START
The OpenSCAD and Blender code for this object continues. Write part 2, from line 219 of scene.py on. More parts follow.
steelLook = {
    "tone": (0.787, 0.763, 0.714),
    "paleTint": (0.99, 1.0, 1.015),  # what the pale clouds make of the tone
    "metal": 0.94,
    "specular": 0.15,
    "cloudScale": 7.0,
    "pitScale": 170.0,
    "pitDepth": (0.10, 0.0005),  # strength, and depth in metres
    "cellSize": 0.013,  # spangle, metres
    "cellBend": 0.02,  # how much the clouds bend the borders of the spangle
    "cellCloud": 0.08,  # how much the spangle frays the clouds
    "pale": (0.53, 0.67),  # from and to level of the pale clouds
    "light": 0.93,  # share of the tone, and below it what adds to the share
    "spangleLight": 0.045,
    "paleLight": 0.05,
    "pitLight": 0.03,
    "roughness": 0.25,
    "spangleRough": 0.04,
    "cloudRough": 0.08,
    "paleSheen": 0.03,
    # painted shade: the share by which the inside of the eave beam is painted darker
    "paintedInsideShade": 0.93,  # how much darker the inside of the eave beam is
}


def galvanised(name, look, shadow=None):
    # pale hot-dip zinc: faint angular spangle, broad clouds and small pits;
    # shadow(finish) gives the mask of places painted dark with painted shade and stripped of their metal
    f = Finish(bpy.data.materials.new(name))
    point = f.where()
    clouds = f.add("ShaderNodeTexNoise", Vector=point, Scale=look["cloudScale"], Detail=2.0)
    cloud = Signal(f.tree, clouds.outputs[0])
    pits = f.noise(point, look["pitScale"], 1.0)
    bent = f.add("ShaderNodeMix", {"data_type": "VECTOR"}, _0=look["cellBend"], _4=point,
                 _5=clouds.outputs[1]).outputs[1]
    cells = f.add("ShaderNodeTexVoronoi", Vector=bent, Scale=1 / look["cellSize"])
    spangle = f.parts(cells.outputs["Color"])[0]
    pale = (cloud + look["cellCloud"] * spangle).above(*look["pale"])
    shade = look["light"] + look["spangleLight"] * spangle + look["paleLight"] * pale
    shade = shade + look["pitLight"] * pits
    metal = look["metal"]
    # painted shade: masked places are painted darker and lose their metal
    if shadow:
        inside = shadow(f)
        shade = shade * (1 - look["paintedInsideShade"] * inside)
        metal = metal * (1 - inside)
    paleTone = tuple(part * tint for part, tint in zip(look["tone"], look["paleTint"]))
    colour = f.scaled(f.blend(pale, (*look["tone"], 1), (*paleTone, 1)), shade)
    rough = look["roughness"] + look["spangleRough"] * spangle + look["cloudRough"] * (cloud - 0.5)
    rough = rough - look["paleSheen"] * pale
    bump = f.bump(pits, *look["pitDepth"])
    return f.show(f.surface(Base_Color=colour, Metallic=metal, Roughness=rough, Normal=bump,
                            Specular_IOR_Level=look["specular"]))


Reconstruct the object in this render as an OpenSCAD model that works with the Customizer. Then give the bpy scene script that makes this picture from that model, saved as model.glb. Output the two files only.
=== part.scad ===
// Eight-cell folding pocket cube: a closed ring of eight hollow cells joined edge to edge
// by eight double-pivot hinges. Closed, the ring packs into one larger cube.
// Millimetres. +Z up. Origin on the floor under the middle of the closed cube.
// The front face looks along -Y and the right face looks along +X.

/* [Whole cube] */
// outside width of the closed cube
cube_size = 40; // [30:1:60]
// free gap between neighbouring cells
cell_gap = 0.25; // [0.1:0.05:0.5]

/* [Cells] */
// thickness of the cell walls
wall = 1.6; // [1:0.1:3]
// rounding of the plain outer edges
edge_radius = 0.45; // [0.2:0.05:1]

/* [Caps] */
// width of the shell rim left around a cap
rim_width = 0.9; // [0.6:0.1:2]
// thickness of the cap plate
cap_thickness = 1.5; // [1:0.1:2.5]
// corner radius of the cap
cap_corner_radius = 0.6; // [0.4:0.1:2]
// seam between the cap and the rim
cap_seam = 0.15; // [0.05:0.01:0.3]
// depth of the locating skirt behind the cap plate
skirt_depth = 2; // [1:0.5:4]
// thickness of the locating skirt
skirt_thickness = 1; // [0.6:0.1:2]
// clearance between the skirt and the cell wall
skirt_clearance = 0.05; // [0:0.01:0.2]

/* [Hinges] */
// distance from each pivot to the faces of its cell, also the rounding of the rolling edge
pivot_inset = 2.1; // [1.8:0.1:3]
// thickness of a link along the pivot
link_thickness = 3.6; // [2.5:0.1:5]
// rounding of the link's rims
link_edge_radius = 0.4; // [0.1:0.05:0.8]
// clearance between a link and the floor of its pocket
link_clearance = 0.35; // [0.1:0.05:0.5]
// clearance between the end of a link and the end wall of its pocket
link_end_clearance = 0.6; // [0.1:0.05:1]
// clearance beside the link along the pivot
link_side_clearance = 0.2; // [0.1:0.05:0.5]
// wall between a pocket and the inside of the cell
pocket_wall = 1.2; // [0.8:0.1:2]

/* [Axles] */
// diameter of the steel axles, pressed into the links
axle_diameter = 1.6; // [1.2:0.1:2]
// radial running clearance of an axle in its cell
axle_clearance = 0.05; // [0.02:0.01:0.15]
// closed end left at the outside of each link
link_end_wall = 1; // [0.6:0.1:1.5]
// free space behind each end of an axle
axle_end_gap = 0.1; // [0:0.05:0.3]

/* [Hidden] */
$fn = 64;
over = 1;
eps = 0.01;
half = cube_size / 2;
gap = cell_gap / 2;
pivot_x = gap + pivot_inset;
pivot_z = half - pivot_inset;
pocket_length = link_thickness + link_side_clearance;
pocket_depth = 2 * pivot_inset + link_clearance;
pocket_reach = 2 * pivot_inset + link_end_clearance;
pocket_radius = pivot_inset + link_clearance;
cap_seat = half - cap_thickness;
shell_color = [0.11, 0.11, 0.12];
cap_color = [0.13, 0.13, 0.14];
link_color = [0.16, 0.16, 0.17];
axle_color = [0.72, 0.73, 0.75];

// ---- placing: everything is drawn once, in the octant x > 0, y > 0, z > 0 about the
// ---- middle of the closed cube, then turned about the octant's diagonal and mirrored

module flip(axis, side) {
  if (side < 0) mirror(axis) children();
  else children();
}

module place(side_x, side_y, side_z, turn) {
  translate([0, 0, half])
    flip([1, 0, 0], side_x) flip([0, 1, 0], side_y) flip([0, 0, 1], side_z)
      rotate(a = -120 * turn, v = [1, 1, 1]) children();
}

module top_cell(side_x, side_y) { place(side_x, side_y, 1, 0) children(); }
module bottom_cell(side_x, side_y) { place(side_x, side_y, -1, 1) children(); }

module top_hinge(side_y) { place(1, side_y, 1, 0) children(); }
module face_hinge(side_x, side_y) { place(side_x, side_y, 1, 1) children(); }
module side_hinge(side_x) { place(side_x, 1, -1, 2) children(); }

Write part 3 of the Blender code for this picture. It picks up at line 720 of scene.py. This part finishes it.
END
Exercise objective
Nothing should be changed: write out all of the data as is.

Final result
The OpenSCAD and Blender code for this object continues. Write part 2, from line 219 of scene.py on. More parts follow.
steelLook = {
    "tone": (0.787, 0.763, 0.714),
    "paleTint": (0.99, 1.0, 1.015),  # what the pale clouds make of the tone
    "metal": 0.94,
    "specular": 0.15,
    "cloudScale": 7.0,
    "pitScale": 170.0,
    "pitDepth": (0.10, 0.0005),  # strength, and depth in metres
    "cellSize": 0.013,  # spangle, metres
    "cellBend": 0.02,  # how much the clouds bend the borders of the spangle
    "cellCloud": 0.08,  # how much the spangle frays the clouds
    "pale": (0.53, 0.67),  # from and to level of the pale clouds
    "light": 0.93,  # share of the tone, and below it what adds to the share
    "spangleLight": 0.045,
    "paleLight": 0.05,
    "pitLight": 0.03,
    "roughness": 0.25,
    "spangleRough": 0.04,
    "cloudRough": 0.08,
    "paleSheen": 0.03,
    # painted shade: the share by which the inside of the eave beam is painted darker
    "paintedInsideShade": 0.93,  # how much darker the inside of the eave beam is
}


def galvanised(name, look, shadow=None):
    # pale hot-dip zinc: faint angular spangle, broad clouds and small pits;
    # shadow(finish) gives the mask of places painted dark with painted shade and stripped of their metal
    f = Finish(bpy.data.materials.new(name))
    point = f.where()
    clouds = f.add("ShaderNodeTexNoise", Vector=point, Scale=look["cloudScale"], Detail=2.0)
    cloud = Signal(f.tree, clouds.outputs[0])
    pits = f.noise(point, look["pitScale"], 1.0)
    bent = f.add("ShaderNodeMix", {"data_type": "VECTOR"}, _0=look["cellBend"], _4=point,
                 _5=clouds.outputs[1]).outputs[1]
    cells = f.add("ShaderNodeTexVoronoi", Vector=bent, Scale=1 / look["cellSize"])
    spangle = f.parts(cells.outputs["Color"])[0]
    pale = (cloud + look["cellCloud"] * spangle).above(*look["pale"])
    shade = look["light"] + look["spangleLight"] * spangle + look["paleLight"] * pale
    shade = shade + look["pitLight"] * pits
    metal = look["metal"]
    # painted shade: masked places are painted darker and lose their metal
    if shadow:
        inside = shadow(f)
        shade = shade * (1 - look["paintedInsideShade"] * inside)
        metal = metal * (1 - inside)
    paleTone = tuple(part * tint for part, tint in zip(look["tone"], look["paleTint"]))
    colour = f.scaled(f.blend(pale, (*look["tone"], 1), (*paleTone, 1)), shade)
    rough = look["roughness"] + look["spangleRough"] * spangle + look["cloudRough"] * (cloud - 0.5)
    rough = rough - look["paleSheen"] * pale
    bump = f.bump(pits, *look["pitDepth"])
    return f.show(f.surface(Base_Color=colour, Metallic=metal, Roughness=rough, Normal=bump,
                            Specular_IOR_Level=look["specular"]))


Reconstruct the object in this render as an OpenSCAD model that works with the Customizer. Then give the bpy scene script that makes this picture from that model, saved as model.glb. Output the two files only.
=== part.scad ===
// Eight-cell folding pocket cube: a closed ring of eight hollow cells joined edge to edge
// by eight double-pivot hinges. Closed, the ring packs into one larger cube.
// Millimetres. +Z up. Origin on the floor under the middle of the closed cube.
// The front face looks along -Y and the right face looks along +X.

/* [Whole cube] */
// outside width of the closed cube
cube_size = 40; // [30:1:60]
// free gap between neighbouring cells
cell_gap = 0.25; // [0.1:0.05:0.5]

/* [Cells] */
// thickness of the cell walls
wall = 1.6; // [1:0.1:3]
// rounding of the plain outer edges
edge_radius = 0.45; // [0.2:0.05:1]

/* [Caps] */
// width of the shell rim left around a cap
rim_width = 0.9; // [0.6:0.1:2]
// thickness of the cap plate
cap_thickness = 1.5; // [1:0.1:2.5]
// corner radius of the cap
cap_corner_radius = 0.6; // [0.4:0.1:2]
// seam between the cap and the rim
cap_seam = 0.15; // [0.05:0.01:0.3]
// depth of the locating skirt behind the cap plate
skirt_depth = 2; // [1:0.5:4]
// thickness of the locating skirt
skirt_thickness = 1; // [0.6:0.1:2]
// clearance between the skirt and the cell wall
skirt_clearance = 0.05; // [0:0.01:0.2]

/* [Hinges] */
// distance from each pivot to the faces of its cell, also the rounding of the rolling edge
pivot_inset = 2.1; // [1.8:0.1:3]
// thickness of a link along the pivot
link_thickness = 3.6; // [2.5:0.1:5]
// rounding of the link's rims
link_edge_radius = 0.4; // [0.1:0.05:0.8]
// clearance between a link and the floor of its pocket
link_clearance = 0.35; // [0.1:0.05:0.5]
// clearance between the end of a link and the end wall of its pocket
link_end_clearance = 0.6; // [0.1:0.05:1]
// clearance beside the link along the pivot
link_side_clearance = 0.2; // [0.1:0.05:0.5]
// wall between a pocket and the inside of the cell
pocket_wall = 1.2; // [0.8:0.1:2]

/* [Axles] */
// diameter of the steel axles, pressed into the links
axle_diameter = 1.6; // [1.2:0.1:2]
// radial running clearance of an axle in its cell
axle_clearance = 0.05; // [0.02:0.01:0.15]
// closed end left at the outside of each link
link_end_wall = 1; // [0.6:0.1:1.5]
// free space behind each end of an axle
axle_end_gap = 0.1; // [0:0.05:0.3]

/* [Hidden] */
$fn = 64;
over = 1;
eps = 0.01;
half = cube_size / 2;
gap = cell_gap / 2;
pivot_x = gap + pivot_inset;
pivot_z = half - pivot_inset;
pocket_length = link_thickness + link_side_clearance;
pocket_depth = 2 * pivot_inset + link_clearance;
pocket_reach = 2 * pivot_inset + link_end_clearance;
pocket_radius = pivot_inset + link_clearance;
cap_seat = half - cap_thickness;
shell_color = [0.11, 0.11, 0.12];
cap_color = [0.13, 0.13, 0.14];
link_color = [0.16, 0.16, 0.17];
axle_color = [0.72, 0.73, 0.75];

// ---- placing: everything is drawn once, in the octant x > 0, y > 0, z > 0 about the
// ---- middle of the closed cube, then turned about the octant's diagonal and mirrored

module flip(axis, side) {
  if (side < 0) mirror(axis) children();
  else children();
}

module place(side_x, side_y, side_z, turn) {
  translate([0, 0, half])
    flip([1, 0, 0], side_x) flip([0, 1, 0], side_y) flip([0, 0, 1], side_z)
      rotate(a = -120 * turn, v = [1, 1, 1]) children();
}

module top_cell(side_x, side_y) { place(side_x, side_y, 1, 0) children(); }
module bottom_cell(side_x, side_y) { place(side_x, side_y, -1, 1) children(); }

module top_hinge(side_y) { place(1, side_y, 1, 0) children(); }
module face_hinge(side_x, side_y) { place(side_x, side_y, 1, 1) children(); }
module side_hinge(side_x) { place(side_x, 1, -1, 2) children(); }

Write part 3 of the Blender code for this picture. It picks up at line 720 of scene.py. This part finishes it.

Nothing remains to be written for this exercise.